▶ **EXERCISE**
Quote only the lines from the top of the listing below down to and including the line with "on the origin.".

— Start SUPPLIED DATA —

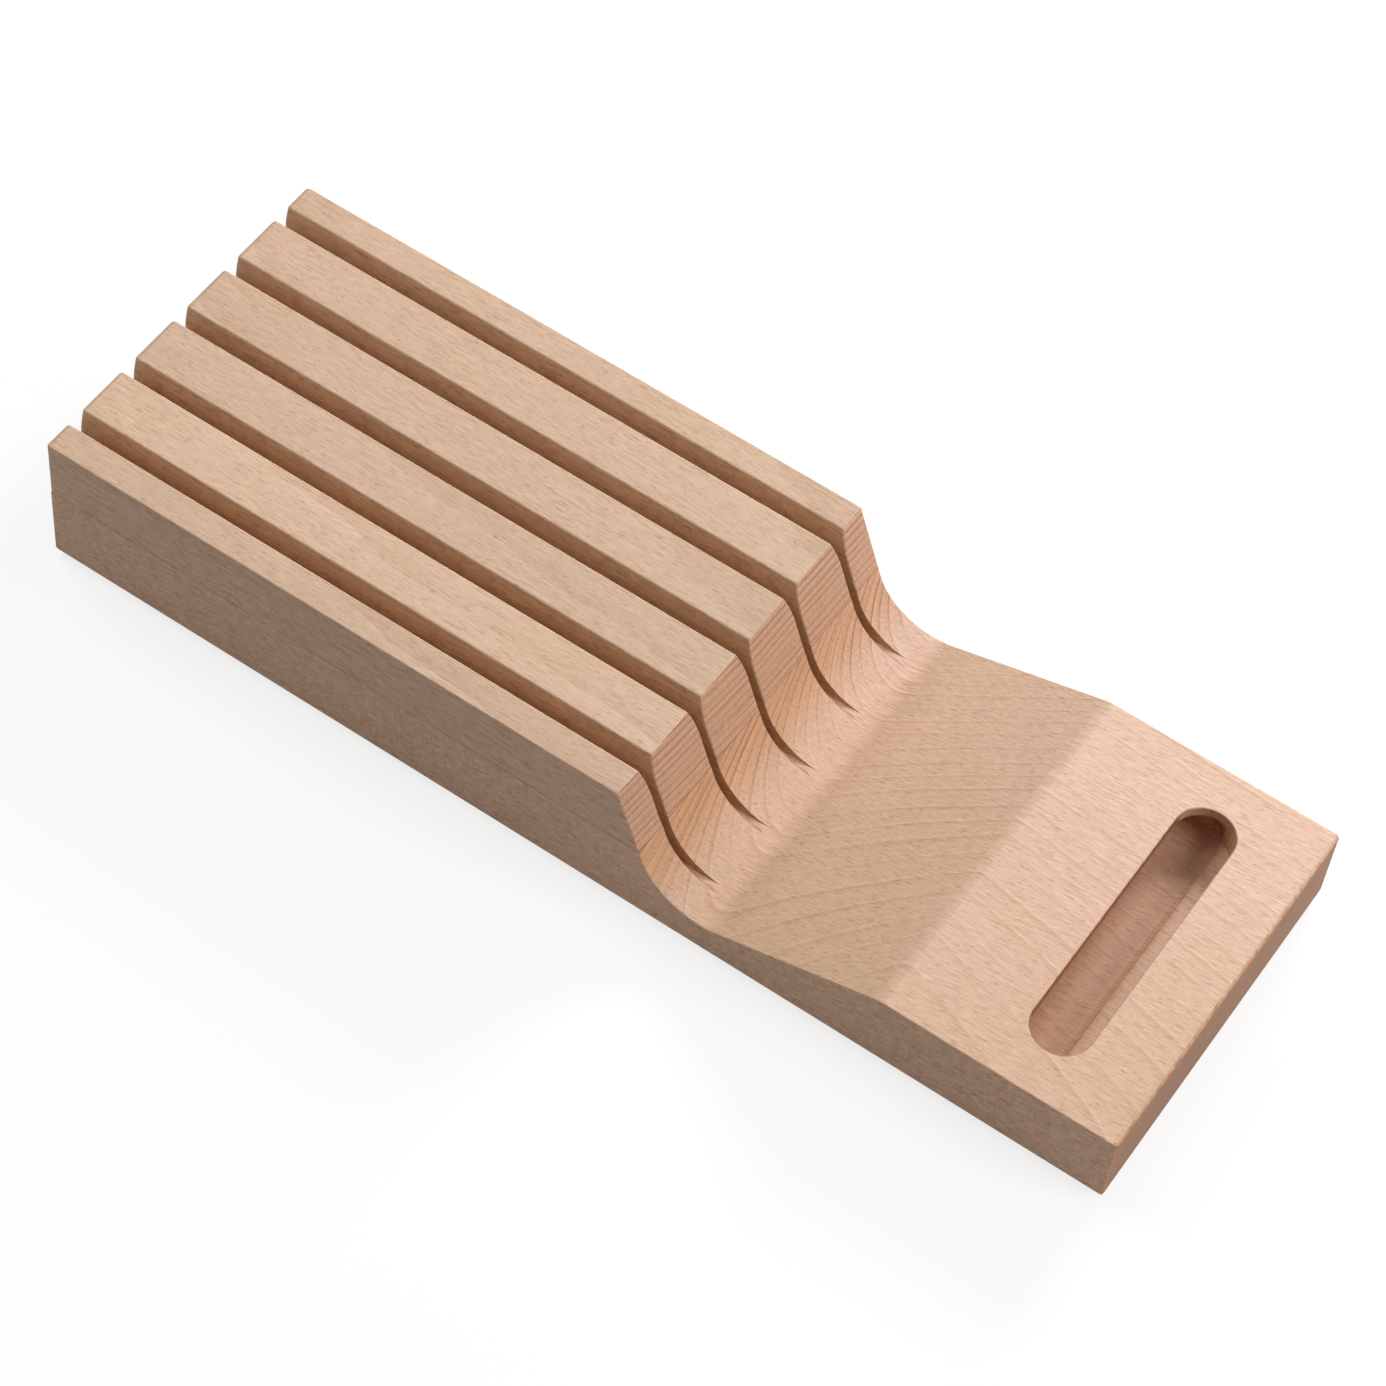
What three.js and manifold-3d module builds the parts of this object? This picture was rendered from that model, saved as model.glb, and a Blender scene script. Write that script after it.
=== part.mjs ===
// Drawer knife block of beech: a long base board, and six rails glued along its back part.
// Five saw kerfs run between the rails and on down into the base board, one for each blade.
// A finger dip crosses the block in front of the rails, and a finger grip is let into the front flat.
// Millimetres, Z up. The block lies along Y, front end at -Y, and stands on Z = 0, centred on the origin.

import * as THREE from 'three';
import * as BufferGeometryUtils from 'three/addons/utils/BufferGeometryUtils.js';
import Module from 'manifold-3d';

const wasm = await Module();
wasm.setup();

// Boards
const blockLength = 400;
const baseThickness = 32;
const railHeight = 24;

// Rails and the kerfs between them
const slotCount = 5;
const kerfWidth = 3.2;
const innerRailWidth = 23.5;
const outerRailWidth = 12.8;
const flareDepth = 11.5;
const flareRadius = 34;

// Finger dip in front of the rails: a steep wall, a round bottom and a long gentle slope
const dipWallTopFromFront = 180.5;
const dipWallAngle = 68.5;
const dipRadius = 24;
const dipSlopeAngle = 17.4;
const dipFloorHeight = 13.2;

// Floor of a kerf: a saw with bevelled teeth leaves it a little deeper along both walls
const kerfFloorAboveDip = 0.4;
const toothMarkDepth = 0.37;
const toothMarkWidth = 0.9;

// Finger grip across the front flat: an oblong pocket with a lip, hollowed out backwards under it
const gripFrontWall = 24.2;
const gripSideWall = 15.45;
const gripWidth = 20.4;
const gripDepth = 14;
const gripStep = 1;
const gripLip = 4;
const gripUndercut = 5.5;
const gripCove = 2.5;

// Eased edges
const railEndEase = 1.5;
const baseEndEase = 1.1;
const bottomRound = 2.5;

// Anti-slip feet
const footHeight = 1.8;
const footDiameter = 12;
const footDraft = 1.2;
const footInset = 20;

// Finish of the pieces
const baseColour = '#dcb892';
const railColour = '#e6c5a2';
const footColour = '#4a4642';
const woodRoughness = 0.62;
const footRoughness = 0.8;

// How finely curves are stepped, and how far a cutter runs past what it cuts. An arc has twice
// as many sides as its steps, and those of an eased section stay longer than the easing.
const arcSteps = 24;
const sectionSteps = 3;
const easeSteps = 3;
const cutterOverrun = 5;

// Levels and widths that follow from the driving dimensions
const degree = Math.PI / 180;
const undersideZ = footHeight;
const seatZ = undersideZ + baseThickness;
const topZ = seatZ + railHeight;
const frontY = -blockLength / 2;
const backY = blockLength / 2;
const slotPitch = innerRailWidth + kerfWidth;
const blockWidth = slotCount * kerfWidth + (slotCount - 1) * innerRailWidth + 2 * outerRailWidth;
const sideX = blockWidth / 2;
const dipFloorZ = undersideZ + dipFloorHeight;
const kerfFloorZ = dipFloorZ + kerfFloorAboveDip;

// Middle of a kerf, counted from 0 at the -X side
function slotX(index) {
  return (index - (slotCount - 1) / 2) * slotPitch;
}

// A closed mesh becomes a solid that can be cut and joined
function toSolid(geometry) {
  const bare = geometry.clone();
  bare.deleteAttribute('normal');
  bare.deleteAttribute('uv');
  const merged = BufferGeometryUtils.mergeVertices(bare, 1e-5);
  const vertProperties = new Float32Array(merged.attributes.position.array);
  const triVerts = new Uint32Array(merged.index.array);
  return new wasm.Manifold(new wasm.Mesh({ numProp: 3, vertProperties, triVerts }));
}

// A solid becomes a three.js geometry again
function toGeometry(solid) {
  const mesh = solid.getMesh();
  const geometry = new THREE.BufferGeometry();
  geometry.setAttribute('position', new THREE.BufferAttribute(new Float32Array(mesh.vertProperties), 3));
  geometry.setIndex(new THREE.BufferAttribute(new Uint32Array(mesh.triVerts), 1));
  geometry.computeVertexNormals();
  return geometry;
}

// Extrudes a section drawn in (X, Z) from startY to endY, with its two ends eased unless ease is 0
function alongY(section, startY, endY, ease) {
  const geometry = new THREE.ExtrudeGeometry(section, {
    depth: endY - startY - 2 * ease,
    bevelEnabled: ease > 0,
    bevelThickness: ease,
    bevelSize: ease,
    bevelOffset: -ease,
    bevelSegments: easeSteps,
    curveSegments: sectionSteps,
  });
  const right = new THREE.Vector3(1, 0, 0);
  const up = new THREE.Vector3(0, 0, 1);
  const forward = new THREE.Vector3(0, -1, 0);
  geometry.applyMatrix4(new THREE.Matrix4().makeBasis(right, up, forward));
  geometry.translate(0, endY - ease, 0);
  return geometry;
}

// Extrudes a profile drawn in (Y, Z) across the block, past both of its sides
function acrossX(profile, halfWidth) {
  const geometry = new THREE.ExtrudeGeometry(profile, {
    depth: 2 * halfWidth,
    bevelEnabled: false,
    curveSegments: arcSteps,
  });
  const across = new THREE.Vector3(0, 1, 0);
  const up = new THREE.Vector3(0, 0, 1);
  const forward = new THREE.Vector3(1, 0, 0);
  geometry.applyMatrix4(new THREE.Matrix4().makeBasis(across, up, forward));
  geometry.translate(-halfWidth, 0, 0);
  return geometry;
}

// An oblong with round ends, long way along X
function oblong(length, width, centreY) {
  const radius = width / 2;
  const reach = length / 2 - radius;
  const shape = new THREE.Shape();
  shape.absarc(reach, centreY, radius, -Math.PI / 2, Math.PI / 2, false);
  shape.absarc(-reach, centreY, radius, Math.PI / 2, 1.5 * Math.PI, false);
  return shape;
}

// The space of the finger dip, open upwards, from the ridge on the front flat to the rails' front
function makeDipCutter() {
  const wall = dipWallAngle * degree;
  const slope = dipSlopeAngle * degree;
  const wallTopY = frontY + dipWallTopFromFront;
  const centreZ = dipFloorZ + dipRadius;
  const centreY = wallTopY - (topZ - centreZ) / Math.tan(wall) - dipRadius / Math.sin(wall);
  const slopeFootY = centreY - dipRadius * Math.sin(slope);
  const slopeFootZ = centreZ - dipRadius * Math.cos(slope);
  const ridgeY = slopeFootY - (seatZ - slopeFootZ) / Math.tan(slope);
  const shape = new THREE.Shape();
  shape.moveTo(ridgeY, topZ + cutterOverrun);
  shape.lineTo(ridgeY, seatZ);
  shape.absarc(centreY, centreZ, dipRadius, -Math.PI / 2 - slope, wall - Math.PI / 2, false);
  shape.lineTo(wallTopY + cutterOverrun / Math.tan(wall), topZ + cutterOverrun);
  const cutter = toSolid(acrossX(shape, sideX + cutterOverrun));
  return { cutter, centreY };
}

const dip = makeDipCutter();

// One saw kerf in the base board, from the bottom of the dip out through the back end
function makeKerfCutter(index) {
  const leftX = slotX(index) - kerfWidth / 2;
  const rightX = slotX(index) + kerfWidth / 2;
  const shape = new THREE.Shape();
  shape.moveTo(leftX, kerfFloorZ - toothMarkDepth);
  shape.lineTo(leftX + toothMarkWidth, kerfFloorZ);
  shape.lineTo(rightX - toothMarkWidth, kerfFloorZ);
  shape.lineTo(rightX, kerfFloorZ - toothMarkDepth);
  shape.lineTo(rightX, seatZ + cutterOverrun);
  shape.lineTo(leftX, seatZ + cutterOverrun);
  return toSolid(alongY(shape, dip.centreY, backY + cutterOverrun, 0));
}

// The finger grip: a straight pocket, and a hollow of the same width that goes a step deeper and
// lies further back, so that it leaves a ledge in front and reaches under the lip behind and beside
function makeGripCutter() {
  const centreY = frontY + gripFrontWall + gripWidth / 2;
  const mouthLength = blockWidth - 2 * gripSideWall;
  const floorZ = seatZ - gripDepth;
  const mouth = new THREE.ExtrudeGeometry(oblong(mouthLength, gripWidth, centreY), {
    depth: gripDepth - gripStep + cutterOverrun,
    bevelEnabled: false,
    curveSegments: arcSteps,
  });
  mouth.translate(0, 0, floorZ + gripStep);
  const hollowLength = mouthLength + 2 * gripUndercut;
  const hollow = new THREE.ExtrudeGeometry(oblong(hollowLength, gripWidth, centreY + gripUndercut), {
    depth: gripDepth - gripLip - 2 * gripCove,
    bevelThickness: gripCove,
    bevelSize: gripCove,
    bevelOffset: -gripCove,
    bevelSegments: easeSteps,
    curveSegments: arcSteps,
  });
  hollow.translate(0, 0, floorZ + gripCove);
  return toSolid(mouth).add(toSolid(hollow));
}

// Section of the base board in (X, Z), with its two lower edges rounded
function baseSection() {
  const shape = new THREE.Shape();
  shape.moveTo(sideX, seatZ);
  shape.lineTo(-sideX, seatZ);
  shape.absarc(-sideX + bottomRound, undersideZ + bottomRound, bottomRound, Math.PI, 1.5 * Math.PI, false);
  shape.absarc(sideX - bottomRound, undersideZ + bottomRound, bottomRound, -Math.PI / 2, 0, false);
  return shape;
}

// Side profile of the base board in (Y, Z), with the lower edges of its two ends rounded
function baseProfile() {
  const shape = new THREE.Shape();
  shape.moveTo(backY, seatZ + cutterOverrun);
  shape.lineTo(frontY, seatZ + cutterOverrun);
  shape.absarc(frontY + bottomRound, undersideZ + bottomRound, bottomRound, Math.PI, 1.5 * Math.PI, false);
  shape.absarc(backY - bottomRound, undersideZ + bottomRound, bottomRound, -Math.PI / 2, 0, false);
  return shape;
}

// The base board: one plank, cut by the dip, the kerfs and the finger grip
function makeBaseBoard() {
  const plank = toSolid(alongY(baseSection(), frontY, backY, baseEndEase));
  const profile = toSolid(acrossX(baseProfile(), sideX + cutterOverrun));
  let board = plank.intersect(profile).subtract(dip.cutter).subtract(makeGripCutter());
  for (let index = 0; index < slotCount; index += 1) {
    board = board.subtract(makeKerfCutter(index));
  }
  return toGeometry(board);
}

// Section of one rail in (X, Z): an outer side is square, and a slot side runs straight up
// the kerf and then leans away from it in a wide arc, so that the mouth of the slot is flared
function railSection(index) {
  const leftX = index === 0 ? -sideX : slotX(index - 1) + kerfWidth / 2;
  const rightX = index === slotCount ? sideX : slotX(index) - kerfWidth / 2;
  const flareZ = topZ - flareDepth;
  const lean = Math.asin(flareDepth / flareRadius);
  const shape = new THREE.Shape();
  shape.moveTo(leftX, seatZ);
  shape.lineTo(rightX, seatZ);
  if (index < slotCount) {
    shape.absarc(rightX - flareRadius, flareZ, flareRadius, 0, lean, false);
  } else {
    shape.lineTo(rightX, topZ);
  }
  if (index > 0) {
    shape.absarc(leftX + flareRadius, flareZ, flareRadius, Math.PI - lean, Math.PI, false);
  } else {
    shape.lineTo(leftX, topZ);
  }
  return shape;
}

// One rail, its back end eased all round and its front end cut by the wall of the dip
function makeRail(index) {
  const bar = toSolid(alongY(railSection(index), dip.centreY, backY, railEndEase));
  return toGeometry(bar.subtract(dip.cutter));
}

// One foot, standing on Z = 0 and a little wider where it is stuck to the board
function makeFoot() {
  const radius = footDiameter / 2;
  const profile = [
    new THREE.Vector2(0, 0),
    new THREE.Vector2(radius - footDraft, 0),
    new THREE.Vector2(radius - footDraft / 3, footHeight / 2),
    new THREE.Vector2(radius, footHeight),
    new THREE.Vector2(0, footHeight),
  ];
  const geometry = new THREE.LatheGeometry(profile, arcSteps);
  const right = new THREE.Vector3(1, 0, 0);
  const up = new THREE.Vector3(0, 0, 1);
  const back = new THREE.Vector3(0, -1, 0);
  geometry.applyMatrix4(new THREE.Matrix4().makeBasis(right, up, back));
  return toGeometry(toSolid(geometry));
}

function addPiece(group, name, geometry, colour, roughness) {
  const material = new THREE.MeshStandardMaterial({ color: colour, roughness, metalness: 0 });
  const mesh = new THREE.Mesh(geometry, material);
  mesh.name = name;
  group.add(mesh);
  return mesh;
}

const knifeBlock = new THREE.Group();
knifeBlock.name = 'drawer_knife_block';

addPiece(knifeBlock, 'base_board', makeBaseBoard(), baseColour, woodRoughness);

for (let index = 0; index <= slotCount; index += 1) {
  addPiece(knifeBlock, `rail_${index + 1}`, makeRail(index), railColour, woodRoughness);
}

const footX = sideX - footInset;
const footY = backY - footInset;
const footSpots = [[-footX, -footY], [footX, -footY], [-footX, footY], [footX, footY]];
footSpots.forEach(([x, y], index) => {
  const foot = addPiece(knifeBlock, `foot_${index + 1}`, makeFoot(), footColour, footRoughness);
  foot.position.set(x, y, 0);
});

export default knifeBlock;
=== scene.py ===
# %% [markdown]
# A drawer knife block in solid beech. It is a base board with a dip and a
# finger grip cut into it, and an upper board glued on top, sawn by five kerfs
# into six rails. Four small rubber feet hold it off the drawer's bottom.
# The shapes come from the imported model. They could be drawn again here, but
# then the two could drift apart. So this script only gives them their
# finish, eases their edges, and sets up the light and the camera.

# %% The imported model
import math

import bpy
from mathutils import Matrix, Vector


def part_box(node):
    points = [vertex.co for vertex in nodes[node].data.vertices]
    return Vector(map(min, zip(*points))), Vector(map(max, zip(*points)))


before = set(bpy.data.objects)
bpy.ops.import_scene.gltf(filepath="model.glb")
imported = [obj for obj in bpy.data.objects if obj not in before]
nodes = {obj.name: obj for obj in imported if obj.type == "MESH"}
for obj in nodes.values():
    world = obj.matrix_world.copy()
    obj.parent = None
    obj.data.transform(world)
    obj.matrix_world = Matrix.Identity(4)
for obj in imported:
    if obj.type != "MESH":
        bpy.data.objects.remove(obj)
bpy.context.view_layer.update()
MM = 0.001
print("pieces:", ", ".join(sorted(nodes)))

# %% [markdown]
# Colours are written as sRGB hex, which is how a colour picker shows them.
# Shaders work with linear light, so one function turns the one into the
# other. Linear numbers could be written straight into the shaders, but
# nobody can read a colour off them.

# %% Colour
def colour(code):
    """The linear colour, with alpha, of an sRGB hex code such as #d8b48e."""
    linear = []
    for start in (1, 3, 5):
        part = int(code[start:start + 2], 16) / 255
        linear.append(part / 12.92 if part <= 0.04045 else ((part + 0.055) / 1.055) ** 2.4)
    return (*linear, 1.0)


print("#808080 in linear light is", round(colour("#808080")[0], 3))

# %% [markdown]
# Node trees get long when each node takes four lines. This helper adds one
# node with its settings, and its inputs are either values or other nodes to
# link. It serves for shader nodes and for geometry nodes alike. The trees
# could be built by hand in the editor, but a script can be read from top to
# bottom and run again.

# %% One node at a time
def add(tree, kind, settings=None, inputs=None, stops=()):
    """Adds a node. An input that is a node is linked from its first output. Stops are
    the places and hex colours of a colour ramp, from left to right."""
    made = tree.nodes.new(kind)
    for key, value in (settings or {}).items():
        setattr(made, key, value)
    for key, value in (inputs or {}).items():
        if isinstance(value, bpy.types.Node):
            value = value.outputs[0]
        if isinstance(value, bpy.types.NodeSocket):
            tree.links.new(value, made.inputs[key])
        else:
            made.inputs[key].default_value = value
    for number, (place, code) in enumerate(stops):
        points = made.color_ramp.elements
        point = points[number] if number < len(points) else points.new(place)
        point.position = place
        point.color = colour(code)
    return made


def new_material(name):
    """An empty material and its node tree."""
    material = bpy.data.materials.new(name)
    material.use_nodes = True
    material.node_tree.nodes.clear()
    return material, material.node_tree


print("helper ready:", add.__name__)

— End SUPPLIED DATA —

▶ **FULL RESPONSE**
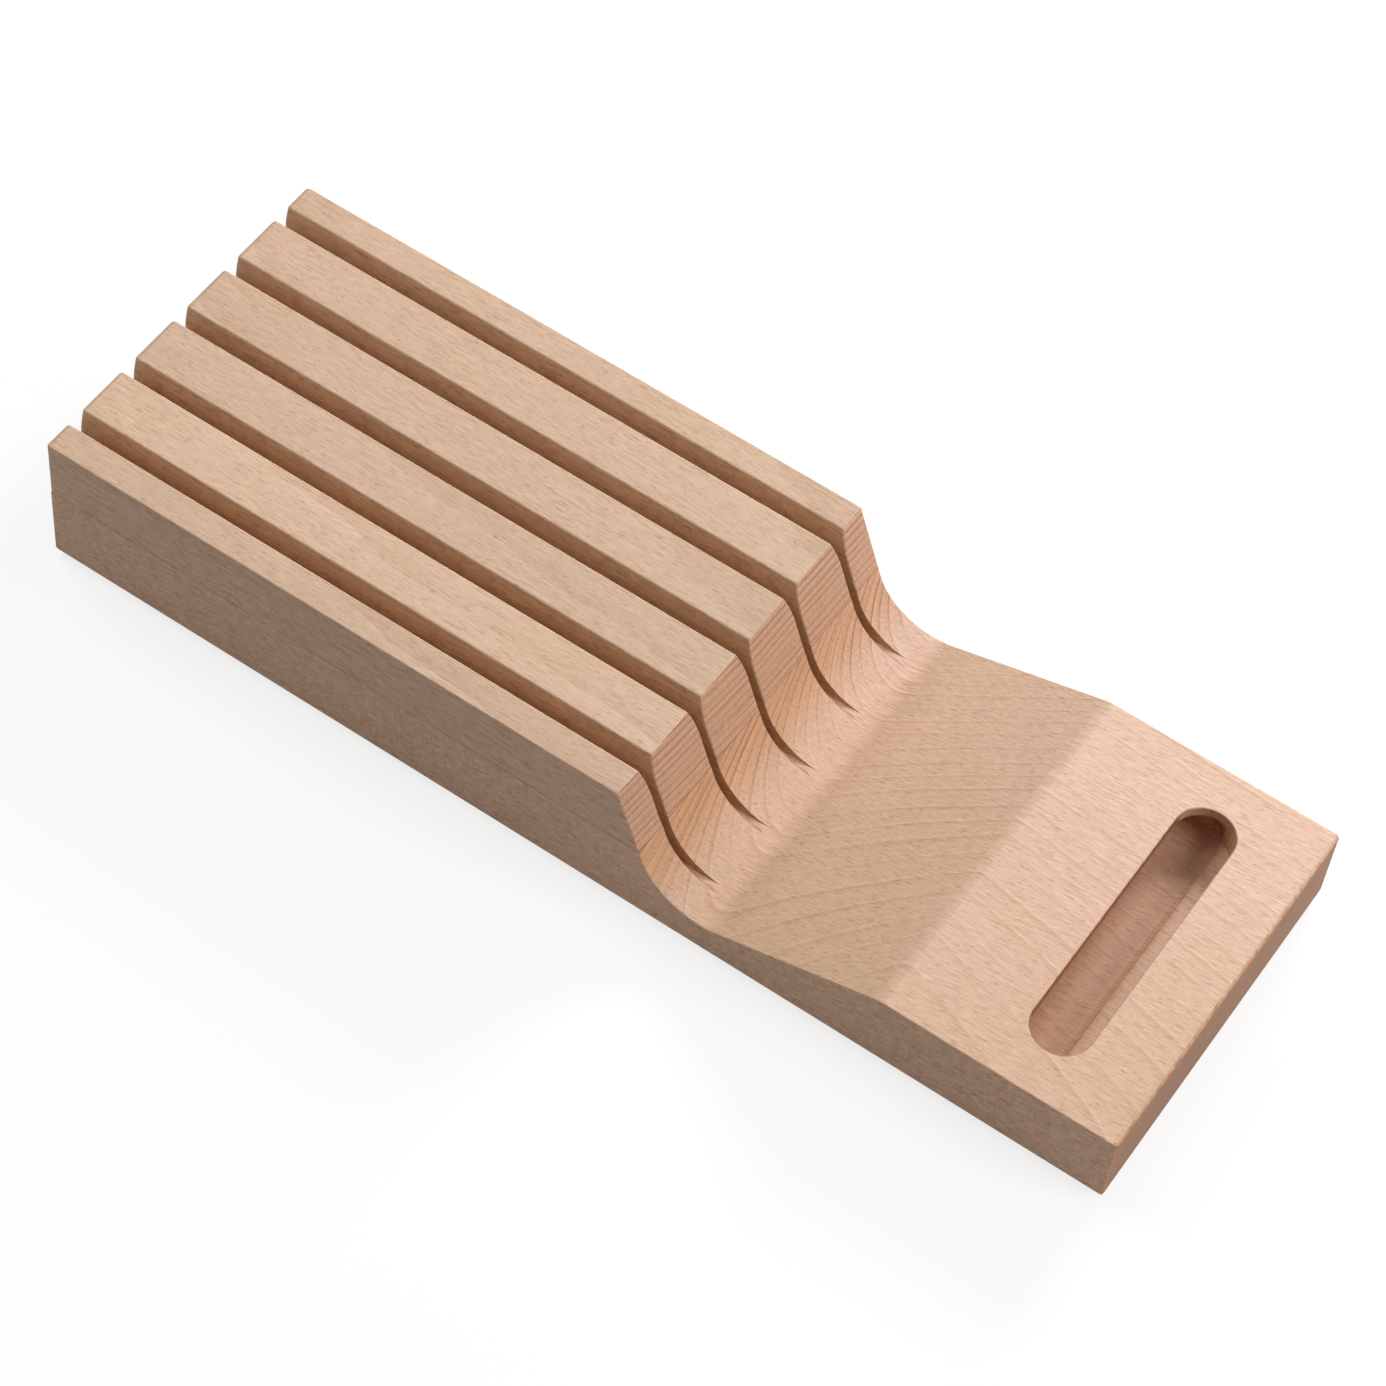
What three.js and manifold-3d module builds the parts of this object? This picture was rendered from that model, saved as model.glb, and a Blender scene script. Write that script after it.
=== part.mjs ===
// Drawer knife block of beech: a long base board, and six rails glued along its back part.
// Five saw kerfs run between the rails and on down into the base board, one for each blade.
// A finger dip crosses the block in front of the rails, and a finger grip is let into the front flat.
// Millimetres, Z up. The block lies along Y, front end at -Y, and stands on Z = 0, centred on the origin.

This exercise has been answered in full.